Exercise instructions: Would you copy out the whole listing exactly as given?

Information supplied:
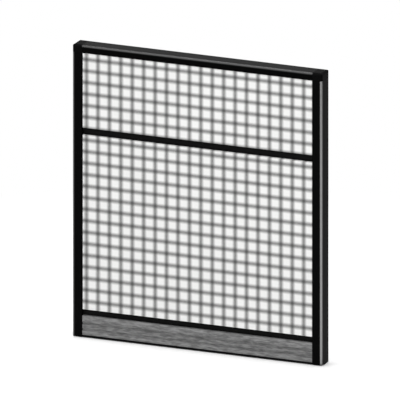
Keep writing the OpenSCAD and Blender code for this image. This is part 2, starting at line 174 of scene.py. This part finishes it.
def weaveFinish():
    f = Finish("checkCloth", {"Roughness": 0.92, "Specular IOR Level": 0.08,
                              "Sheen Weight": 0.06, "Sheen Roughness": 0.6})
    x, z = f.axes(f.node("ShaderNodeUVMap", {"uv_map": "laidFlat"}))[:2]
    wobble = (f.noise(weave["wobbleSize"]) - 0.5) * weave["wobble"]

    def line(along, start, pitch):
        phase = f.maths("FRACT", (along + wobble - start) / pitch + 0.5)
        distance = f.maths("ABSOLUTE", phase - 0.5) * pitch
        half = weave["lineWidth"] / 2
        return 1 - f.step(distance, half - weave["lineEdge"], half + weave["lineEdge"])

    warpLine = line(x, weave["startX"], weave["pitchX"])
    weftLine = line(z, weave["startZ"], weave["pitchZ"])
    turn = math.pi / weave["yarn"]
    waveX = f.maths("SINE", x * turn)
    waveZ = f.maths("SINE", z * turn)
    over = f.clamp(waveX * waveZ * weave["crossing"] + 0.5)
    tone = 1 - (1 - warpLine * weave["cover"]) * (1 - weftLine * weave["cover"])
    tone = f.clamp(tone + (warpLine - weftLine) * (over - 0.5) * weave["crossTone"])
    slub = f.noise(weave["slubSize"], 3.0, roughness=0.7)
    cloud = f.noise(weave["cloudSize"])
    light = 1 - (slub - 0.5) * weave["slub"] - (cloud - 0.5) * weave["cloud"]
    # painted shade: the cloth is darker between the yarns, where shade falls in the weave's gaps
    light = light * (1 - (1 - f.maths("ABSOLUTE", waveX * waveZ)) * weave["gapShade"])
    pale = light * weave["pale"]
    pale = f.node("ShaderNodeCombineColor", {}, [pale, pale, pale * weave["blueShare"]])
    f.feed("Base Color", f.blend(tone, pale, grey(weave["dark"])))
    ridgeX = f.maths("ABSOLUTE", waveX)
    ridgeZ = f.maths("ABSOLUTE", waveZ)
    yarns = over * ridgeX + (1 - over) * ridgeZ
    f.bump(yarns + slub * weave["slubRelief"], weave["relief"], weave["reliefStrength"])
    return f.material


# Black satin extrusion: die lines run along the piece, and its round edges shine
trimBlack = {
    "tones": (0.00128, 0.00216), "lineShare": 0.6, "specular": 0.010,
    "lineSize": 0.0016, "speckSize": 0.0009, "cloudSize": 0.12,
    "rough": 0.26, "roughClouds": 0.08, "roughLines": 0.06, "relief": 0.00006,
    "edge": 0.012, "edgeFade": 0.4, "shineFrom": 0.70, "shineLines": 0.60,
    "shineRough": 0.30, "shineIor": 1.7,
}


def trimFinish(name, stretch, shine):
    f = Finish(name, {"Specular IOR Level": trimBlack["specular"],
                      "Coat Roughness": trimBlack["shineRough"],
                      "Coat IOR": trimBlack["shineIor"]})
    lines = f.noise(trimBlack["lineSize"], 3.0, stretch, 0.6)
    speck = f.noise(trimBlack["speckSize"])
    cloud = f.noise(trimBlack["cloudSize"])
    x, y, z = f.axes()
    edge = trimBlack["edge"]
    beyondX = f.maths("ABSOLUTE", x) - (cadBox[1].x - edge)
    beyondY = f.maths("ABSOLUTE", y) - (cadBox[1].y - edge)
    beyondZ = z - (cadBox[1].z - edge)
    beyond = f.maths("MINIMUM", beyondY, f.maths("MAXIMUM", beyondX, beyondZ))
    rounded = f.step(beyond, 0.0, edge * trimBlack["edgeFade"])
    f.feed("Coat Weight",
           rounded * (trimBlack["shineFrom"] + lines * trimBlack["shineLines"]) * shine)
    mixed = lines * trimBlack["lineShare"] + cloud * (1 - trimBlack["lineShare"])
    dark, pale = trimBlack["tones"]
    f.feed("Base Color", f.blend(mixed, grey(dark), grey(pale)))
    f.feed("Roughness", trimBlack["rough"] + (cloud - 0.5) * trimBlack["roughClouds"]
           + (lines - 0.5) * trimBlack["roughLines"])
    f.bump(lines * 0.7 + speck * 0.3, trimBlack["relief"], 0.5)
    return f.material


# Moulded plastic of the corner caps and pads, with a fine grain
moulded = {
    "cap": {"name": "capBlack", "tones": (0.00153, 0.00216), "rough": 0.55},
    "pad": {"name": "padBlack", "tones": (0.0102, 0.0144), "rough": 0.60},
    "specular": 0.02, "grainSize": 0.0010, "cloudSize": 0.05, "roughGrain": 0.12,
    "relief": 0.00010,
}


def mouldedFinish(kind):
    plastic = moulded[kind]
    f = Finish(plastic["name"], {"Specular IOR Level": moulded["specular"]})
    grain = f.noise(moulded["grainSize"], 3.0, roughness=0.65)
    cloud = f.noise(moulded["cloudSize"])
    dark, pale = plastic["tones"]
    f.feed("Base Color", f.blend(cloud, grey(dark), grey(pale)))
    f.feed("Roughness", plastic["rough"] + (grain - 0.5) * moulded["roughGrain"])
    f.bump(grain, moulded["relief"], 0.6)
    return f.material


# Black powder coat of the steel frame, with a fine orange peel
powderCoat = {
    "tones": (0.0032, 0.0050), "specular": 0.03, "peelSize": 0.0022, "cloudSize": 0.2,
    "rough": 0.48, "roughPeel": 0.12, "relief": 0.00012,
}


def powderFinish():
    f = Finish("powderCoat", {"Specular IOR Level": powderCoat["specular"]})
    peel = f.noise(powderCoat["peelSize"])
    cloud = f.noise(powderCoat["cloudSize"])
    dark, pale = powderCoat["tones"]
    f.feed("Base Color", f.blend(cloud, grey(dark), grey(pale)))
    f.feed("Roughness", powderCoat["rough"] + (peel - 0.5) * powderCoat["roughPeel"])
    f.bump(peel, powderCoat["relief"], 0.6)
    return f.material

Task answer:
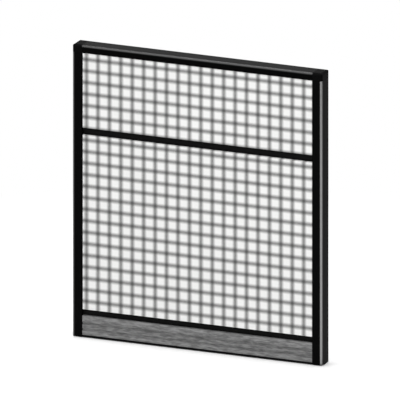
Keep writing the OpenSCAD and Blender code for this image. This is part 2, starting at line 174 of scene.py. This part finishes it.
def weaveFinish():
    f = Finish("checkCloth", {"Roughness": 0.92, "Specular IOR Level": 0.08,
                              "Sheen Weight": 0.06, "Sheen Roughness": 0.6})
    x, z = f.axes(f.node("ShaderNodeUVMap", {"uv_map": "laidFlat"}))[:2]
    wobble = (f.noise(weave["wobbleSize"]) - 0.5) * weave["wobble"]

    def line(along, start, pitch):
        phase = f.maths("FRACT", (along + wobble - start) / pitch + 0.5)
        distance = f.maths("ABSOLUTE", phase - 0.5) * pitch
        half = weave["lineWidth"] / 2
        return 1 - f.step(distance, half - weave["lineEdge"], half + weave["lineEdge"])

    warpLine = line(x, weave["startX"], weave["pitchX"])
    weftLine = line(z, weave["startZ"], weave["pitchZ"])
    turn = math.pi / weave["yarn"]
    waveX = f.maths("SINE", x * turn)
    waveZ = f.maths("SINE", z * turn)
    over = f.clamp(waveX * waveZ * weave["crossing"] + 0.5)
    tone = 1 - (1 - warpLine * weave["cover"]) * (1 - weftLine * weave["cover"])
    tone = f.clamp(tone + (warpLine - weftLine) * (over - 0.5) * weave["crossTone"])
    slub = f.noise(weave["slubSize"], 3.0, roughness=0.7)
    cloud = f.noise(weave["cloudSize"])
    light = 1 - (slub - 0.5) * weave["slub"] - (cloud - 0.5) * weave["cloud"]
    # painted shade: the cloth is darker between the yarns, where shade falls in the weave's gaps
    light = light * (1 - (1 - f.maths("ABSOLUTE", waveX * waveZ)) * weave["gapShade"])
    pale = light * weave["pale"]
    pale = f.node("ShaderNodeCombineColor", {}, [pale, pale, pale * weave["blueShare"]])
    f.feed("Base Color", f.blend(tone, pale, grey(weave["dark"])))
    ridgeX = f.maths("ABSOLUTE", waveX)
    ridgeZ = f.maths("ABSOLUTE", waveZ)
    yarns = over * ridgeX + (1 - over) * ridgeZ
    f.bump(yarns + slub * weave["slubRelief"], weave["relief"], weave["reliefStrength"])
    return f.material


# Black satin extrusion: die lines run along the piece, and its round edges shine
trimBlack = {
    "tones": (0.00128, 0.00216), "lineShare": 0.6, "specular": 0.010,
    "lineSize": 0.0016, "speckSize": 0.0009, "cloudSize": 0.12,
    "rough": 0.26, "roughClouds": 0.08, "roughLines": 0.06, "relief": 0.00006,
    "edge": 0.012, "edgeFade": 0.4, "shineFrom": 0.70, "shineLines": 0.60,
    "shineRough": 0.30, "shineIor": 1.7,
}


def trimFinish(name, stretch, shine):
    f = Finish(name, {"Specular IOR Level": trimBlack["specular"],
                      "Coat Roughness": trimBlack["shineRough"],
                      "Coat IOR": trimBlack["shineIor"]})
    lines = f.noise(trimBlack["lineSize"], 3.0, stretch, 0.6)
    speck = f.noise(trimBlack["speckSize"])
    cloud = f.noise(trimBlack["cloudSize"])
    x, y, z = f.axes()
    edge = trimBlack["edge"]
    beyondX = f.maths("ABSOLUTE", x) - (cadBox[1].x - edge)
    beyondY = f.maths("ABSOLUTE", y) - (cadBox[1].y - edge)
    beyondZ = z - (cadBox[1].z - edge)
    beyond = f.maths("MINIMUM", beyondY, f.maths("MAXIMUM", beyondX, beyondZ))
    rounded = f.step(beyond, 0.0, edge * trimBlack["edgeFade"])
    f.feed("Coat Weight",
           rounded * (trimBlack["shineFrom"] + lines * trimBlack["shineLines"]) * shine)
    mixed = lines * trimBlack["lineShare"] + cloud * (1 - trimBlack["lineShare"])
    dark, pale = trimBlack["tones"]
    f.feed("Base Color", f.blend(mixed, grey(dark), grey(pale)))
    f.feed("Roughness", trimBlack["rough"] + (cloud - 0.5) * trimBlack["roughClouds"]
           + (lines - 0.5) * trimBlack["roughLines"])
    f.bump(lines * 0.7 + speck * 0.3, trimBlack["relief"], 0.5)
    return f.material


# Moulded plastic of the corner caps and pads, with a fine grain
moulded = {
    "cap": {"name": "capBlack", "tones": (0.00153, 0.00216), "rough": 0.55},
    "pad": {"name": "padBlack", "tones": (0.0102, 0.0144), "rough": 0.60},
    "specular": 0.02, "grainSize": 0.0010, "cloudSize": 0.05, "roughGrain": 0.12,
    "relief": 0.00010,
}


def mouldedFinish(kind):
    plastic = moulded[kind]
    f = Finish(plastic["name"], {"Specular IOR Level": moulded["specular"]})
    grain = f.noise(moulded["grainSize"], 3.0, roughness=0.65)
    cloud = f.noise(moulded["cloudSize"])
    dark, pale = plastic["tones"]
    f.feed("Base Color", f.blend(cloud, grey(dark), grey(pale)))
    f.feed("Roughness", plastic["rough"] + (grain - 0.5) * moulded["roughGrain"])
    f.bump(grain, moulded["relief"], 0.6)
    return f.material


# Black powder coat of the steel frame, with a fine orange peel
powderCoat = {
    "tones": (0.0032, 0.0050), "specular": 0.03, "peelSize": 0.0022, "cloudSize": 0.2,
    "rough": 0.48, "roughPeel": 0.12, "relief": 0.00012,
}


def powderFinish():
    f = Finish("powderCoat", {"Specular IOR Level": powderCoat["specular"]})
    peel = f.noise(powderCoat["peelSize"])
    cloud = f.noise(powderCoat["cloudSize"])
    dark, pale = powderCoat["tones"]
    f.feed("Base Color", f.blend(cloud, grey(dark), grey(pale)))
    f.feed("Roughness", powderCoat["rough"] + (peel - 0.5) * powderCoat["roughPeel"])
    f.bump(peel, powderCoat["relief"], 0.6)
    return f.material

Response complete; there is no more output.